There was one thing in this episode that I loved, the subplot about Sisko wanting Jake to join Starfleet.

I’ve often wondered, “Who WOULDN’T join Starfleet!” Sometimes it feels like the only job in the 24th century. The fact is that 99% of people watching Star Trek would kill to join Starfleet. I gotta say it would be an awesome job. So the audience is definitely on Sisko’s side in this story. We all expect Jake to join Starfleet. I love that Jake isn’t interested in it. This really adds an extra dimension to the Star Trek universe. To Jake, Starfleet is his dad’s boring job and he wants to do something else. He knows what the universe has to offer and he wants to try something else. I don’t agree with Jake, but I understand him.
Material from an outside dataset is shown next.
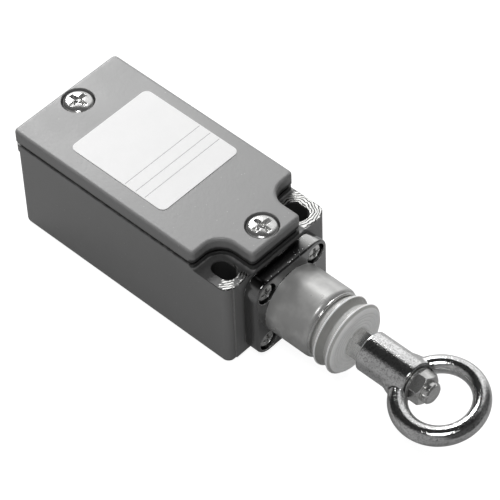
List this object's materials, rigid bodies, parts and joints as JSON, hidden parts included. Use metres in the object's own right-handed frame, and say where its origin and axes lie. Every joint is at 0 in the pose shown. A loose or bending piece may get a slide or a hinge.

Cardassian Voles infest the station. A universe is born. A Trill host applicant gets berated by Dax.

All the stories play out the same way – who’s life is worth more? Who’s life is better? Yours or somebody else’s? Is it wrong to kill an innocent person in exchange for your own?

This episode weakly answers this question of evolutionary superiority.

1. If it’s vermin, yes.

2. If it’s a universe… well… figure out a way around the moral dilemna so you don’t have to come to an conclusion.

3. If it’s a fellow Trill initiate who wants your guidance, spare the rod, spoil the child.

Thanks for the wisdom.


Quark’s former love comes aboard the station but she is sort of using him. And I guess she’s helping some terrorists.

If you’re watching this on DVD, just skip to when Garak is on screen. He has so many amazing lines and Andrew Robinson really shines with each and every one. A very under-rated actor.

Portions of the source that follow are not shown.